Navid Hassanpour, a political science graduate student at Yale, has looked at the decision by President Hosni Mubarak of Egypt to shut down the net and the mobile network, reports The New York Times.

According to Mr. Hassanpour the decision backfired, but not because of the international condemnation, rather social networks are actually not very good at organizing collective action.

To put it another way, all the Twitter posting, texting and Facebook wall-posting is great for organizing and spreading a message of protest, but it can also spread a message of caution, delay, confusion or, I don’t have time for all this politics, did you see what Lady Gaga is wearing?

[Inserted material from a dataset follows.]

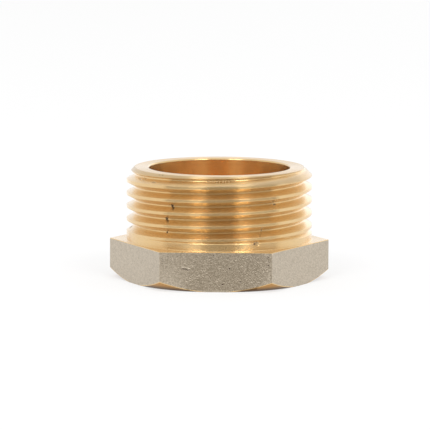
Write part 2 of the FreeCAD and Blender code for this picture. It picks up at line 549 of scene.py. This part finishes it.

It is a conclusion that counters the widely held belief that the social media helped spur the protests. Mr. Hassanpour used press accounts of outbreaks of unrest in Egypt to show that after Jan. 28, the protests became more spread around Cairo and the country. There were not necessarily more protesters, but the movement spread to more parts of the population.

“The disruption of cellphone coverage and Internet on the 28th exacerbated the unrest in at least three major ways,” he writes. “It implicated many apolitical citizens unaware of or uninterested in the unrest; it forced more face-to-face communication, i.e., more physical presence in streets; and finally it effectively decentralized the rebellion on the 28th through new hybrid communication tactics, producing a quagmire much harder to control and repress than one massive gathering in Tahrir.”